Monday, April 11, 2011

Will you have a serving of rhymes with that poem?

Ben Horack is best known as the Horack from Horack Talley, one of Charlotte's oldest law firms. But when he called me recently, it was to discuss poetry, not law.

Horack, 93, had spotted a stanza from a poem I'd quoted in one of my recent stories and noted that it didn't rhyme. This did not sit well with the retired barrister.

Poems without rhymes, he argues, are really just fancy prose "sprinkled with a lot of two-bit words that often obscure the message." He believes this so strongly, in fact, that he once wrote a poem titled "Blank Verse for Blank Minds." It begins:

I have no patience

And have no time

For poems that

Make no sense or rhyme.

Horack got me thinking about a subject that's been debated for centuries: What is poetry? If it doesn't need rhymes or a specific form, how is it different than prose?

For an answer, I called Cathy Smith Bowers, North Carolina's poet laureate. One thing that separates poetry and prose, she told me, is compression. "Poetry is much more compressed than prose," she says.

Poetry also makes more use of metaphor and sound devices than ordinary speech. "Robert Frost once said poetry is about finding the music in natural speech." Bowers tries to make her poems sound like normal human speech, "but in a kind of heightened language."

"In prose, we learn we have to read between the lines," she says. "In poetry, which is much more compressed, we have to learn to read between the words. That’s why the best poems don’t give themselves up so easily."

Horack told me he stands by his opinion: Poetry should rhyme.
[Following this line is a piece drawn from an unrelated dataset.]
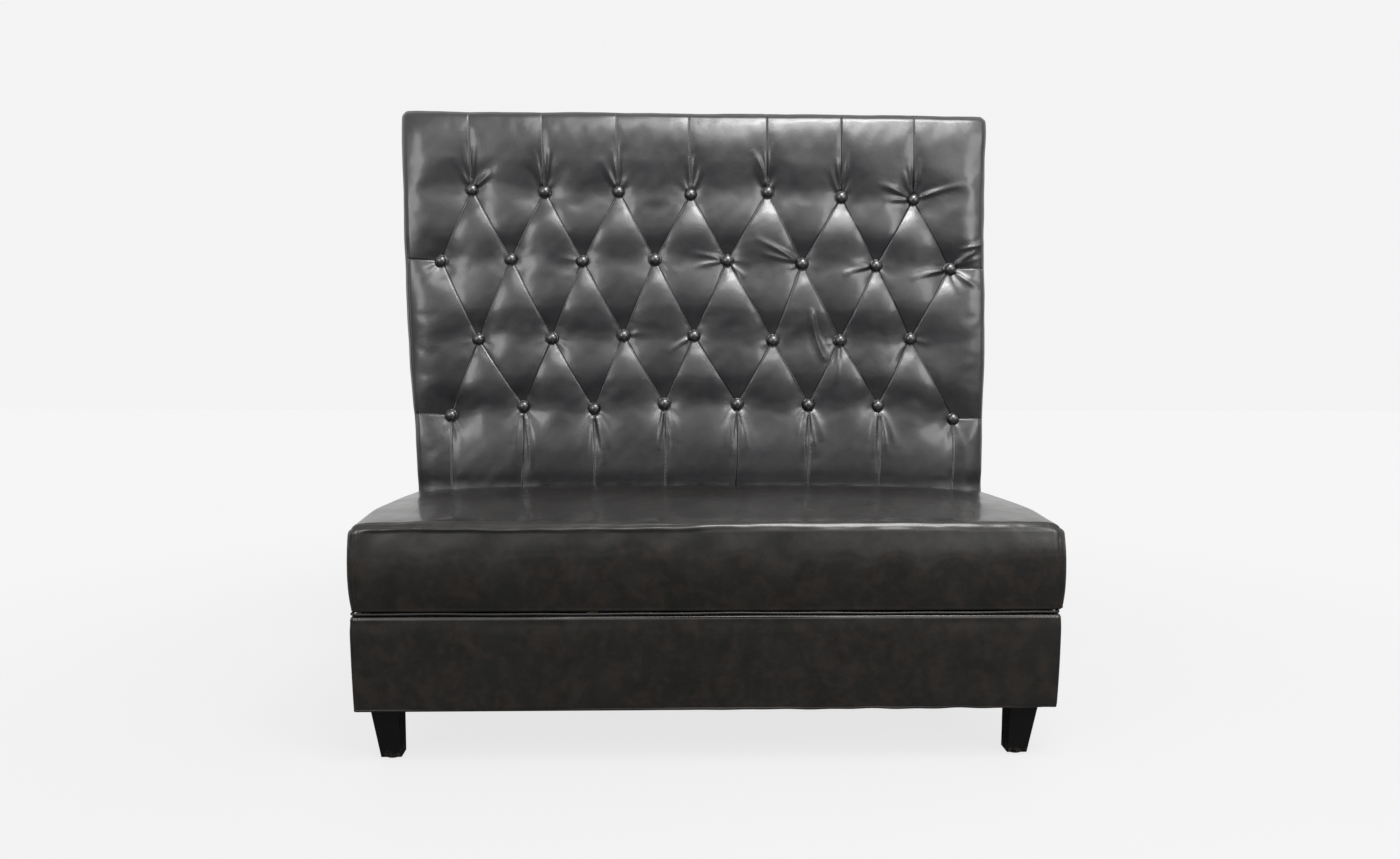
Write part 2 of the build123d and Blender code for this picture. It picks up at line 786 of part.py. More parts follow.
def roll_over(z, radius):
    """How far a rounded top edge has drawn in at a height."""
    up = max(0.0, z - (overall_height - radius)) / radius
    return radius * (1 - (1 - min(1.0, up) ** 2) ** 0.5)


def pad_wire(section, inset):
    """The closed outline of one section of the back, taken in by inset."""
    nominal, seams, crests, edge_fall, middle_fall = section
    scale = (overall_height - inset - base_top - lining_gap) / (overall_height - base_top - lining_gap)

    def lowered(z):
        return base_top + lining_gap + (z - base_top - lining_gap) * scale

    half = half_width_at(nominal) - inset - roll_over(nominal, top_corner_radius)
    face = back_face + inset + lean_at(nominal) + roll_over(nominal, top_radius)
    level = lowered(nominal)

    def at(x, fall, z):
        return (x, face + fall * tuft_depth, lowered(z))

    rear = panel_rear
    corner_x = half - edge_radius
    corner_y = face + edge_fall * tuft_depth
    side_y = face + edge_radius
    turn = round_middle_share * edge_radius
    left, right = seams[0], seams[-1]
    turn_y = corner_y + round_middle_share * (side_y - corner_y)
    edges = [
        Line((-half, rear, level), (-half, side_y, level)).edge(),
        bend((-half, side_y, level), (-half + turn, turn_y, level), (-corner_x, corner_y, level)),
        bend((-corner_x, corner_y, level),
             at((left[0] - corner_x) / 2, middle_fall, (left[1] + nominal) / 2),
             at(left[0], left[2], left[1])),
    ]
    for a, b, crest in zip(seams[:-1], seams[1:], crests):
        middle = at((a[0] + b[0]) / 2, crest, (a[1] + b[1]) / 2)
        edges.append(bend(at(a[0], a[2], a[1]), middle, at(b[0], b[2], b[1])))
    edges += [
        bend(at(right[0], right[2], right[1]),
             at((right[0] + corner_x) / 2, middle_fall, (right[1] + nominal) / 2),
             (corner_x, corner_y, level)),
        bend((corner_x, corner_y, level), (half - turn, turn_y, level), (half, side_y, level)),
        Line((half, side_y, level), (half, rear, level)).edge(),
        Line((half, rear, level), (-half, rear, level)).edge(),
    ]
    return Wire(edges)


def pocket_floor(x, z):
    """Where the back of a button rests."""
    return back_face + lean_at(z) + tuft_depth + pocket_extra_depth


def pockets(inset):
    """The round pockets that the buttons are pulled into, taken in by inset."""
    radius = button_radius + button_gap + inset
    return [rod((x, front_face, z), (x, pocket_floor(x, z) + inset, z), radius) for x, z in buttons]


def back_form(inset):
    """The whole padded shape of the back, with its tufts and button pockets, taken in by inset."""
    return Solid.make_loft([pad_wire(s, inset) for s in pad_sections()], ruled=True) - pockets(inset)


def twine_holes():
    """Bores for the twines through leather, foam and panel."""
    radius = twine_radius + twine_hole_gap
    return [rod((x, pocket_floor(x, z) - overrun, z), (x, frame_front_y + overrun, z), radius)
            for x, z in buttons]


def button():
    """A covered button, domed to the front, with its flat back at y = 0."""
    rise = button_height - button_rim
    dome_radius = (button_radius ** 2 + rise ** 2) / (2 * rise)
    dome = Pos(0, dome_radius - button_height, 0) * Sphere(dome_radius)
    return rod((0, 0, 0), (0, -button_height, 0), button_radius) & dome


def twine(x, z):
    """The waxed twine from a button to the knot behind the panel."""
    start, end = pocket_floor(x, z), frame_front_y + twine_washer_thickness
    knot = rod((x, end, z), (x, end + knot_length, z), knot_radius)
    return rod((x, start, z), (x, end, z), twine_radius) + knot


def twine_washer(x, z):
    """The washer that spreads a twine's pull over the panel."""
    y, radius = frame_front_y, twine_radius + twine_hole_gap
    disc = rod((x, y, z), (x, y + twine_washer_thickness, z), twine_washer_radius)
    return disc - rod((x, y - overrun, z), (x, y + overrun, z), radius)


def clear_of_twines(shape):
    """A stud or rail, relieved behind any button whose knot it would meet."""
    radius = twine_washer_radius + knot_room
    depth = twine_washer_thickness + knot_length + knot_room
    start, end = frame_front_y - fit_gap, frame_front_y + depth
    return shape - [rod((x, start, z), (x, end, z), radius) for x, z in buttons]


def post(side):
    """A back post: it stands on a corner block and laps over the rear rail of the base."""
    low = frame_bottom + corner_block_height
    outer, inner = side * inner_half, side * (inner_half - post_width)
    body = block(outer, inner, frame_front_y, frame_rear, low, back_frame_top)
    lap = block(outer + side * overrun, inner - side * overrun, frame_rear - board, frame_rear + overrun,
                frame_bottom - overrun, base_top)
    stud_room = rod((side * leg_x, leg_rear_y, low - overrun),
                    (side * leg_x, leg_rear_y, low + tee_flange_thickness + hanger_stand + fit_gap),
                    tee_flange_radius + fit_gap)
    bolt_holes = [post_bolt_hole(*place) for place in post_bolt_places if place[0] == side]
    return clear_of_twines(body - lap - stud_room - bolt_holes)


def back_side_board(side):
    """The plywood side of the back, standing on the side rail of the base."""
    return block(side * inner_half, side * frame_half, frame_front_y, frame_rear, base_top, back_frame_top)


post_inner = inner_half - post_width


def back_rail(z):
    """A rail of the back between the posts. z is its top."""
    low = z - back_rail_height
    return clear_of_twines(block(-post_inner, post_inner, frame_front_y, frame_rear, low, z))


middle_rail_top = (row_heights[1] + row_heights[2]) / 2 + back_rail_height / 2
low_rail_top = seat_edge_height + back_rail_height
stud_x = button_pitch * stud_place_share


def back_stud(low, high):
    """A short stud between two rails, clear of the button columns."""
    half = post_width / 2
    return clear_of_twines(block(stud_x - half, stud_x + half, frame_front_y, frame_rear, low, high))


panel_height = back_frame_top - base_top
panel_screw_x = inner_half - post_width / 2
panel_screw_places = [
    (side * panel_screw_x, base_top + panel_height * share)
    for side in (-1, 1) for share in panel_screw_height_shares
]


def panel_screw(x, z):
    """A flat-headed screw that holds the tufting panel to a post."""
    start = tuft_panel_front
    shank = rod((x, start, z), (x, start + panel_screw_length, z), panel_screw_radius)
    return shank + rod((x, start, z), (x, start + panel_screw_head_height, z), panel_screw_head_radius)


def panel_screw_hole(x, z):
    """The bore and the sunk seat of a panel screw."""
    start = tuft_panel_front
    mouth, radius = (x, start - overrun, z), panel_screw_head_radius + fit_gap
    bore = rod(mouth, (x, start + panel_screw_length + fit_gap, z), panel_screw_radius + fit_gap)
    return bore + rod(mouth, (x, start + panel_screw_head_height, z), radius)


def tufting_panel():
    """The plywood that the foam is glued to, bored for the twines."""
    body = block(-frame_half, frame_half, tuft_panel_front, frame_front_y, base_top, back_frame_top)
    return body - twine_holes() - [panel_screw_hole(*place) for place in panel_screw_places]


def beyond(side, x):
    """Everything on one side of a plane across X."""
    return block(side * x, side * (half_width + overrun), front_face - overrun, rear_face + overrun,
                 frame_bottom - overrun, overall_height + overrun)


def rear_sheet(inset, thickness):
    """A flat sheet over the wall side, with rounded top corners. A negative thickness goes rearwards."""
    low = frame_bottom - leather + inset
    high = overall_height - inset
    half = half_width_at(base_top) - inset
    plane = Plane(origin=(0, panel_rear, 0), x_dir=(1, 0, 0), z_dir=(0, -1, 0))
    outline = Pos(0, (low + high) / 2) * RectangleRounded(half * 2, high - low, top_corner_radius - inset)
    return extrude(plane * outline, thickness)


def main():
    os.makedirs("parts", exist_ok=True)

    # Legs and their fixings
    for name, (side, end, x, y) in leg_places.items():
        write(f"leg_{name}", Pos(x, y, 0) * leg(side, end))
    write("leg_glides", [Pos(x - side * foot_shift, y - end * foot_shift, 0) * glide()
                         for side, end, x, y in leg_places.values()])
    write("leg_hanger_bolts", [Pos(x, y, 0) * hanger_bolt() for _, _, x, y in leg_places.values()])
    write("leg_tee_nuts", [Pos(x, y, 0) * tee_nut() for _, _, x, y in leg_places.values()])
    write("corner_blocks", [corner_block(side, end) for side, end, _, _ in leg_places.values()])

    # Base box
    front = block(-frame_half, frame_half, frame_front, frame_front + board, frame_bottom, base_top)
    rear = block(-inner_half, inner_half, frame_rear - board, frame_rear, frame_bottom, base_top)
    write("base_front_rail", front - staple_holes)
    write("base_rear_rail", rear - staple_holes)
    write("base_left_rail", side_rail(-1) - staple_holes)
    write("base_right_rail", side_rail(1) - staple_holes)
    rail_holes = [hole for site in bracket_sites() for hole in bracket_screw_holes(*site)]
    write("base_cross_rails", [cross_rail(side) - rail_holes for side in (-1, 1)])
    write("seat_packers", [packer(side) - rail_holes for side in (-1, 1)])
    write("base_padding", base_padding())
    write("base_cover", base_cover())
    write("base_welt", base_welt())
    write("dust_cloth", dust_cloth())
    write("dust_cloth_staples", [staple(*site) for site in staple_sites()])
    write("post_bolts", [post_bolt(*place) for place in post_bolt_places])
    write("post_washers", [post_washer(*place) for place in post_bolt_places])
    write("post_nuts", [post_nut(*place) for place in post_bolt_places])

    # Seat unit
    write("seat_front_rail", seat_rail(-1))
    write("seat_rear_rail", seat_rail(1))
    write("seat_left_rail", seat_side_rail(-1))
    write("seat_right_rail", seat_side_rail(1))
    write("seat_brackets", [seat_bracket(*site) for site in bracket_sites()])
    write("bracket_screws", [screw for site in bracket_sites() for screw in bracket_screws(*site)])
    one_spring = spring()
    write("seat_springs", [Pos(x, 0, 0) * one_spring for x in spring_places])
    clip_sites = [(x, end) for x in spring_places for end in (-1, 1)]
    write("spring_clips", [spring_clip(*site) for site in clip_sites])
    write("clip_nails", [clip_nail(*site) for site in clip_sites])
    write("spring_felt", felt())
    write("seat_foam", cushion_foam())
    seam_x = half_width - side_panel_border
    seat_leather = cushion_leather()
    write("seat_cover", seat_leather - beyond(-1, seam_x) - beyond(1, seam_x))
    write("seat_left_side_cover", seat_leather & beyond(-1, seam_x))
    write("seat_right_side_cover", seat_leather & beyond(1, seam_x))

    # Back frame
    for name, side in (("left", -1), ("right", 1)):
        own_screws = [panel_screw_hole(*place) for place in panel_screw_places if place[0] * side > 0]
        write(f"back_post_{name}", post(side) - own_screws)
        write(f"back_side_board_{name}", back_side_board(side))
    write("back_top_rail", back_rail(back_frame_top))
    write("back_middle_rail", back_rail(middle_rail_top))
    write("back_low_rail", back_rail(low_rail_top))
    write("back_studs", [
        back_stud(low_rail_top, middle_rail_top - back_rail_height),
        back_stud(middle_rail_top, back_frame_top - back_rail_height),
    ])
    write("tufting_panel", tufting_panel())
    write("tufting_panel_screws", [panel_screw(*place) for place in panel_screw_places])
    write("rear_panel", rear_sheet(leather + rear_panel_gap, rear_panel_thickness))
    write("rear_cover", rear_sheet(0, -leather))

    # Tufted pad and its leather
    lining = back_form(leather + lining_gap) - twine_holes()
    foam_reach = block(-half_width, half_width, front_face, tuft_panel_front, base_top, overall_height)
    write("back_foam", lining & foam_reach)
    behind = block(-half_width, half_width, tuft_panel_front, frame_rear, base_top, overall_height)
    wrap = lining & behind
    write("back_side_paddings", [
        wrap & block(side * frame_half, side * half_width, front_face, rear_face, base_top, back_frame_top)
        for side in (-1, 1)])
    over_frame = block(-half_width, half_width, front_face, rear_face, back_frame_top, overall_height)
    write("back_top_padding", wrap & over_frame)
    hide = back_form(0) - back_form(leather) - twine_holes()
    write("back_cover", hide - beyond(-1, seam_x) - beyond(1, seam_x))
    write("back_left_side_cover", hide & beyond(-1, seam_x))
    write("back_right_side_cover", hide & beyond(1, seam_x))
    one_button = button()
    write("tuft_buttons", [Pos(x, pocket_floor(x, z), z) * one_button for x, z in buttons])
    write("tuft_twines", [twine(*place) for place in buttons])
    write("twine_washers", [twine_washer(*place) for place in buttons])


main()
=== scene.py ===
import math

import bmesh
import bpy
import numpy as np
from mathutils import Matrix, Vector
from mathutils.kdtree import KDTree


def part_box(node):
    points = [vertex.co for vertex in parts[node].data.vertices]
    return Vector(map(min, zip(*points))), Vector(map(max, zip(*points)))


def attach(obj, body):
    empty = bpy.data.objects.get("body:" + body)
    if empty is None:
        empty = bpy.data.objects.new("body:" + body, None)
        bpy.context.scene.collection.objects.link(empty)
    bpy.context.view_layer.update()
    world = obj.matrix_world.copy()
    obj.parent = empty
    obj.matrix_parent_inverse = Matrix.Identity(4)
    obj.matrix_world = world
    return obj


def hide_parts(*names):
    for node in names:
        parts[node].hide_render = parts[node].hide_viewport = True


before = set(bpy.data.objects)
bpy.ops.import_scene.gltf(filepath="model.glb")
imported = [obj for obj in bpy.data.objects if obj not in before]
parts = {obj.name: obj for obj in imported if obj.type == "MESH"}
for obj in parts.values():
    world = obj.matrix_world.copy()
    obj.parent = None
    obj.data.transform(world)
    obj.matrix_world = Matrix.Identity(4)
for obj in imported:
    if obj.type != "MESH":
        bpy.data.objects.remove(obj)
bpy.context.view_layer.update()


# Legs
#
# Four short square legs of beech, tapered on their two outer faces and finished in black satin lacquer.
# Each is turned onto a steel stud that a tee nut in its corner block holds.

class Signal:
    """One value in a node tree. Sums on it add the Math nodes that work it out."""

    def __init__(self, tree, socket):
        self.tree, self.socket = tree, socket

    def _sum(self, operation, first, second):
        return self.tree.make("ShaderNodeMath", {"operation": operation}, {0: first, 1: second})

    def __add__(self, other):
        return self._sum("ADD", self, other)

    def __radd__(self, other):
        return self._sum("ADD", other, self)

    def __sub__(self, other):
        return self._sum("SUBTRACT", self, other)

    def __rsub__(self, other):
        return self._sum("SUBTRACT", other, self)

    def __mul__(self, other):
        return self._sum("MULTIPLY", self, other)

    def __rmul__(self, other):
        return self._sum("MULTIPLY", other, self)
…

Interestingly, I just read writer Jay Parini's picks for America's 10 best poems. By my count, three rhyme, the rest, including Walt Whitman's "Song of Myself," do not. What do you think? Do you need a rhyme to enjoy a poem?

1 comments:

Anonymous said...

No, a poem does not have to rhyme in order for me to enjoy it. I do think it is clever when one can put together coherent thoughts or ideas in a rhyme. Just there are different genres of literature, there are different genres of poetry...and I very much enjoy the diversity in both literature and poetry - as long as it's well written.